** Start LISTED RECORDS **

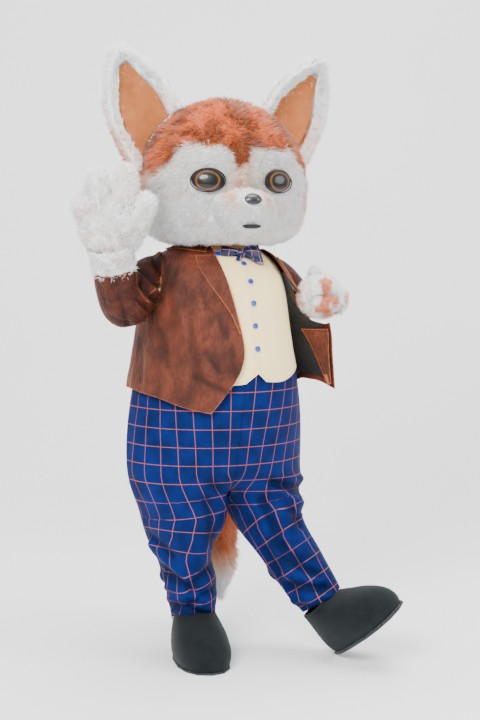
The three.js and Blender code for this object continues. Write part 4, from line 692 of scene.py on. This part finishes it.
def buttons():
    bpy.ops.object.select_all(action="DESELECT")
    bpy.ops.mesh.primitive_cylinder_add(vertices=24, radius=0.0088, depth=0.004)
    pattern = active()
    pattern.name = "button_pattern"
    bpy.ops.object.mode_set(mode="EDIT")
    bpy.ops.mesh.select_all(action="DESELECT")
    bpy.ops.object.mode_set(mode="OBJECT")
    for face in pattern.data.polygons:
        face.select = face.normal.z > 0.9
    bpy.ops.object.mode_set(mode="EDIT")
    bpy.ops.mesh.inset(thickness=0.0018, depth=0)
    bpy.ops.mesh.inset(thickness=0.0009, depth=-0.0010)
    bpy.ops.mesh.select_all(action="DESELECT")
    bpy.ops.object.mode_set(mode="OBJECT")
    modified(pattern, "BEVEL", width=0.0007, segments=2)
    bpy.ops.object.shade_smooth()
    shape = points_of(pattern).copy()
    for k in range(1, 6):
        node = f"button_{k}"
        middle, side, over, out = level_frame(node)
        alone(pattern)
        bpy.ops.object.duplicate()
        button = active()
        button.name = f"{node}_pearl"
        set_points(button, middle + shape @ np.array([side, over, out]))
        worn(button, BUTTON, "button_plastic", node)
    bpy.data.objects.remove(pattern)


BOW_KNOT = placed((2, -186, 1343))[0]
BOW_FRONT = np.array([0.06, -0.84, 0.54]) / np.linalg.norm([0.06, -0.84, 0.54])
# End of each loop, and how much fuller than its solid it is drawn there.
BOW_ENDS = {
    "bow_wing_left": ((76, -176, 1341), 0.5), "bow_wing_right": ((-56, -164, 1352), 0.3),
    "bow_tail": ((-18, -210, 1300), 0.3),
}
GATHERS = 11  # to a radian round the knot
GATHER_DEPTH = 4.0  # mm
PUFF = 5  # mm


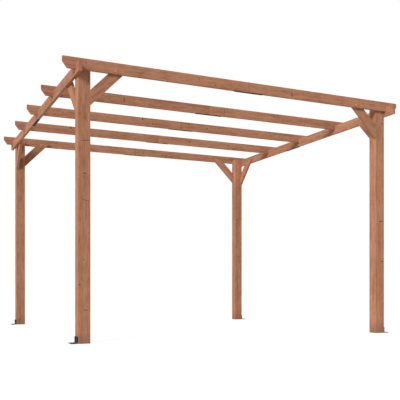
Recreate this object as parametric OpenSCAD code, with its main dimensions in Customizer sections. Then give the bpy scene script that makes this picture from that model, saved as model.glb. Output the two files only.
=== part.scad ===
// Square timber pergola on four posts.
// Ground is Z = 0 and the origin is the middle of the footprint.
// X runs left to right along the rafters, Y runs front to back along the side beams.

/* [Posts] */
// Side of each square post
post_w = 90; // [80:1:100]
// Distance between post centres, the same both ways
post_pitch = 2674; // [2400:2:2900]

/* [Boards] */
// Thickness of every rafter, side beam and brace board
board_t = 24; // [20:1:30]
// Height of a rafter
rafter_h = 81; // [74:1:95]
// Height of a side beam
beam_h = 80; // [74:1:95]
// Width of a knee brace, square to its length
brace_w = 80; // [60:1:90]

/* [Roof] */
// Overall length of the rafters, and of the side beams
roof_len = 3000; // [2900:10:3200]
// Height of the rafter tops above the ground
roof_top = 2046; // [1900:1:2400]
// How far the side beam tops lie below the rafter tops
beam_drop = 41; // [36:1:46]
// Distance between the three inner rafters
rafter_pitch = 645; // [560:5:680]
// Upright part of a rafter end, above its long chamfer
tip_h = 34; // [24:1:44]
// Length of the chamfer along the rafter
tip_run = 35; // [25:1:50]
// How far behind the middle the two boards of a side beam meet
beam_joint = 130; // [0:10:300]

/* [Knee braces] */
// Height of the lower corner of a brace below the board that it props
brace_reach = 244; // [200:2:300]
// How far a brace laps over that board
brace_lap = 35; // [20:1:38]

/* [Splice plates] */
// Length of the flat plate under each joint between two boards
plate_len = 256; // [160:4:320]
// Thickness of the plate
plate_t = 2.5; // [2:0.5:4]

/* [Foot brackets] */
// Height of the upright leg
bracket_h = 51; // [45:1:90]
// Reach of the ground leg, out from the post
bracket_out = 50; // [45:1:90]
// Thickness of the bracket steel
bracket_t = 5; // [2:0.5:6]
// Diameter of the two ground anchor holes
anchor_d = 10; // [8:0.5:12]
// Distance between the two anchor holes
anchor_pitch = 50; // [40:1:60]

/* [Hidden] */
LEFT = -1;
RIGHT = 1;
FRONT = -1;
BACK = 1;
post_out = post_pitch/2 + post_w/2;       // outer post faces, from the middle
post_in = post_pitch/2 - post_w/2;        // inner post faces, from the middle
rafter_z = roof_top - rafter_h;           // underside of the rafters
beam_top = roof_top - beam_drop;
beam_z = beam_top - beam_h;               // underside of the side beams
lap = beam_top - rafter_z;                // height that a rafter and a side beam share
notch = lap/2;                            // each board is notched by half of it
half_len = roof_len/2;
edge_mid = post_out + board_t/2;          // middle of the boards on the outer post faces
rafter_ys = [-edge_mid, -rafter_pitch, 0, rafter_pitch, edge_mid];
anchor_x = bracket_out*0.58;              // anchor holes, out from the post face
fold = 5;                                 // slope in the inner corner of the bracket
cut = 1;                                  // overrun of a cutting shape

wood = [0.65, 0.45, 0.35];
steel = [0.16, 0.18, 0.18];

// Turns a shape drawn in the XZ plane into a board of thickness t, centred on Y = 0.
module board(t) {
    rotate([90, 0, 0]) translate([0, 0, -t/2]) linear_extrude(t) children();
}

// Square post, standing on the ground with its top level with the side beams.
module post(side, end) {
    color(wood) translate([side*post_pitch/2, end*post_pitch/2, 0])
        linear_extrude(beam_top) square(post_w, center = true);
}

// One half of a rafter, from the joint in the middle out to its chamfered end.
// A notch in its underside drops over the side beam.
module half_rafter(side, n) {
    color(wood) translate([0, rafter_ys[n - 1], rafter_z])
        mirror([side == LEFT ? 1 : 0, 0, 0]) board(board_t)
            difference() {
                polygon([
                    [0, 0],
                    [half_len - tip_run, 0],
                    [half_len, rafter_h - tip_h],
                    [half_len, rafter_h],
                    [0, rafter_h]
                ]);
                translate([post_out, -cut]) square([board_t, notch + cut]);
            }
}

// One of the two boards of a side beam, from the joint between them out to its square end.
// A notch in its top edge takes each rafter.
module side_beam(side, end) {
    near = end == FRONT ? -half_len : beam_joint;
    far = end == FRONT ? beam_joint : half_len;
    color(wood) translate([side*edge_mid, 0, beam_z]) rotate([0, 0, 90]) board(board_t)
        difference() {
            translate([near, 0]) square([far - near, beam_h]);
            for (y = rafter_ys) if (y > near && y < far)
                translate([y - board_t/2, beam_h - notch]) square([board_t, notch + cut]);
        }
}

// Knee brace outline in a plane along the board that it props: 45 degrees, cut upright
// against the post at X = 0 and level at the top. Z = 0 is the underside of that board.
module brace_outline() {
    rise = brace_w*sqrt(2);
    top_run = brace_reach + brace_lap;
    polygon([
        [0, -brace_reach],
        [top_run, brace_lap],
        [top_run - rise, brace_lap],
        [0, rise - brace_reach]
    ]);
}

// Brace under a front or back rafter, against the rafter's inner face.
module rafter_brace(side, end) {
    color(wood) translate([side*post_in, end*(post_out - board_t/2), rafter_z])
        mirror([side == RIGHT ? 1 : 0, 0, 0]) board(board_t) brace_outline();
}

// Brace under a side beam, against the beam's inner face.
module beam_brace(side, end) {
    color(wood) translate([side*(post_out - board_t/2), end*post_in, beam_z])
        mirror([0, end == BACK ? 1 : 0, 0]) rotate([0, 0, 90]) board(board_t) brace_outline();
}

// Flat steel plate under the joint between two boards, long along X.
module plate() {
    color(steel) translate([0, 0, -plate_t/2])
        cube([plate_len, board_t, plate_t], center = true);
}

module rafter_plate(n) {
    translate([0, rafter_ys[n - 1], rafter_z]) plate();
}

module beam_plate(side) {
    translate([side*edge_mid, beam_joint, beam_z]) rotate([0, 0, 90]) plate();
}

// Steel angle bracket on the outer face of a post, with two anchor holes in its ground leg.
module foot_bracket(side, end) {
    color(steel) translate([side*post_out, end*post_pitch/2, 0])
        mirror([side == LEFT ? 1 : 0, 0, 0])
            difference() {
                board(post_w) polygon([
                    [0, 0],
                    [bracket_out, 0],
                    [bracket_out, bracket_t],
                    [bracket_t + fold, bracket_t],
                    [bracket_t, bracket_t + fold],
                    [bracket_t, bracket_h],
                    [0, bracket_h]
                ]);
                for (y = [-anchor_pitch/2, anchor_pitch/2])
                    translate([anchor_x, y, -cut]) cylinder(d = anchor_d, h = bracket_t + 2*cut, $fn = 48);
            }
}

post(LEFT, FRONT);  // post_front_left
post(RIGHT, FRONT);  // post_front_right
post(LEFT, BACK);  // post_back_left
post(RIGHT, BACK);  // post_back_right

half_rafter(LEFT, 1);  // rafter_1_left
half_rafter(RIGHT, 1);  // rafter_1_right
half_rafter(LEFT, 2);  // rafter_2_left
half_rafter(RIGHT, 2);  // rafter_2_right
half_rafter(LEFT, 3);  // rafter_3_left
half_rafter(RIGHT, 3);  // rafter_3_right
half_rafter(LEFT, 4);  // rafter_4_left
half_rafter(RIGHT, 4);  // rafter_4_right
half_rafter(LEFT, 5);  // rafter_5_left
half_rafter(RIGHT, 5);  // rafter_5_right

side_beam(LEFT, FRONT);  // left_beam_front
side_beam(LEFT, BACK);  // left_beam_back
side_beam(RIGHT, FRONT);  // right_beam_front
side_beam(RIGHT, BACK);  // right_beam_back

rafter_brace(LEFT, FRONT);  // rafter_brace_front_left
rafter_brace(RIGHT, FRONT);  // rafter_brace_front_right
rafter_brace(LEFT, BACK);  // rafter_brace_back_left
rafter_brace(RIGHT, BACK);  // rafter_brace_back_right
beam_brace(LEFT, FRONT);  // beam_brace_front_left
beam_brace(RIGHT, FRONT);  // beam_brace_front_right
beam_brace(LEFT, BACK);  // beam_brace_back_left
beam_brace(RIGHT, BACK);  // beam_brace_back_right

rafter_plate(1);  // rafter_1_plate
rafter_plate(2);  // rafter_2_plate
rafter_plate(3);  // rafter_3_plate
rafter_plate(4);  // rafter_4_plate
rafter_plate(5);  // rafter_5_plate
beam_plate(LEFT);  // left_beam_plate
beam_plate(RIGHT);  // right_beam_plate

foot_bracket(LEFT, FRONT);  // foot_bracket_front_left
foot_bracket(RIGHT, FRONT);  // foot_bracket_front_right
foot_bracket(LEFT, BACK);  // foot_bracket_back_left
foot_bracket(RIGHT, BACK);  // foot_bracket_back_right
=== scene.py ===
# %% [markdown]
# # A square timber pergola
# Four square posts carry two side beams. Five rafters are halved over the beams, and knee
# braces stiffen each corner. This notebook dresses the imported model: every timber gets eased
# edges, its own growth rings and its own knots, the steel gets bends and a coating, and the
# screws are placed where the boards are fastened. Everything is in metres, in the model's frame.

# %% Load the frame
import math
import random

import bmesh
import bpy
from mathutils import Matrix, Vector


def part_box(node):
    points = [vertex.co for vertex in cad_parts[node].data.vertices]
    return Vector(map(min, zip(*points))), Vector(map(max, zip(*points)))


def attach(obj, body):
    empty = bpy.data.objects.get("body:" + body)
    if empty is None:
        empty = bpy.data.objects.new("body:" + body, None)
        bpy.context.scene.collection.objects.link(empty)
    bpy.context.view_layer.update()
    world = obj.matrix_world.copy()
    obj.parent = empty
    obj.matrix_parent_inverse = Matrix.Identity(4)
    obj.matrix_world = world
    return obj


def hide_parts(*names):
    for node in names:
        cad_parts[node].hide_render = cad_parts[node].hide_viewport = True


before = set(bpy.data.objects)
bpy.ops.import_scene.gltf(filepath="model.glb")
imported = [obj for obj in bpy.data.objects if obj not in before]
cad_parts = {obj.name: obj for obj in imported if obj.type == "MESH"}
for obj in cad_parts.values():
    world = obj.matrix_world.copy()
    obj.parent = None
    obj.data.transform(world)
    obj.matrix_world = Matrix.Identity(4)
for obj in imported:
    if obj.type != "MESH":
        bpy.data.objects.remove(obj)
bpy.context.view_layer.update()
NODES = sorted(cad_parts)
MM = 0.001

# %% [markdown]
# ## Where the viewer stands
# The pergola is seen by someone sitting on the ground in front of its left corner. The camera
# could be tilted up at the roof, but then the posts would lean together. So it is held level,
# which keeps them parallel, and a vertical shift of the lens, as an architect would use, brings
# the roof into the picture.

# %% Camera
SENSOR = 36.0
FOCAL_LENGTH = 59.6
CAMERA_PLACE = (-2.567, -6.060, 0.412)
# A camera looks straight down at 0 degrees, and level at 90.
LEVEL = 90
TURN = 24.64
LENS_RISE = 0.21625
FAR_CLIP = 200.0

camera_data = bpy.data.cameras.new("camera")
camera_data.sensor_width = SENSOR
camera_data.lens = FOCAL_LENGTH
camera_data.shift_y = LENS_RISE
camera_data.clip_end = FAR_CLIP
camera = bpy.data.objects.new("camera", camera_data)
camera.location = CAMERA_PLACE
camera.rotation_euler = (math.radians(LEVEL), 0, -math.radians(TURN))
bpy.context.scene.collection.objects.link(camera)
bpy.context.scene.camera = camera
print("camera", CAMERA_PLACE, "lens", FOCAL_LENGTH, "turned", TURN)

# %% [markdown]
# ## Small helpers for materials
# A procedural material is a graph of nodes. It could be wired by hand in the shader editor, but
# a script shows it whole and can be changed in one place. It reads best with one helper that
# makes a node, sets its options and plugs in its inputs, and a few more for sums, colours and
# the values that a mesh carries.


# %% Node helpers
def add(tree, kind, inputs=None, **options):
    """Makes a node. An input's value is a plain value, or the output socket that feeds it."""
    node = tree.nodes.new(kind)
    for key, value in options.items():
        setattr(node, key, value)
    for key, value in (inputs or {}).items():
        if isinstance(value, bpy.types.NodeSocket):
            tree.links.new(value, node.inputs[key])
        else:
            node.inputs[key].default_value = value
    return node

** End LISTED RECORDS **

_OBJECTIVE_. Using the listing, copy every line where the word "return" shows up.

_RESPONSE TO THE EXERCISE_.
    return Vector(map(min, zip(*points))), Vector(map(max, zip(*points)))
    return obj
    return node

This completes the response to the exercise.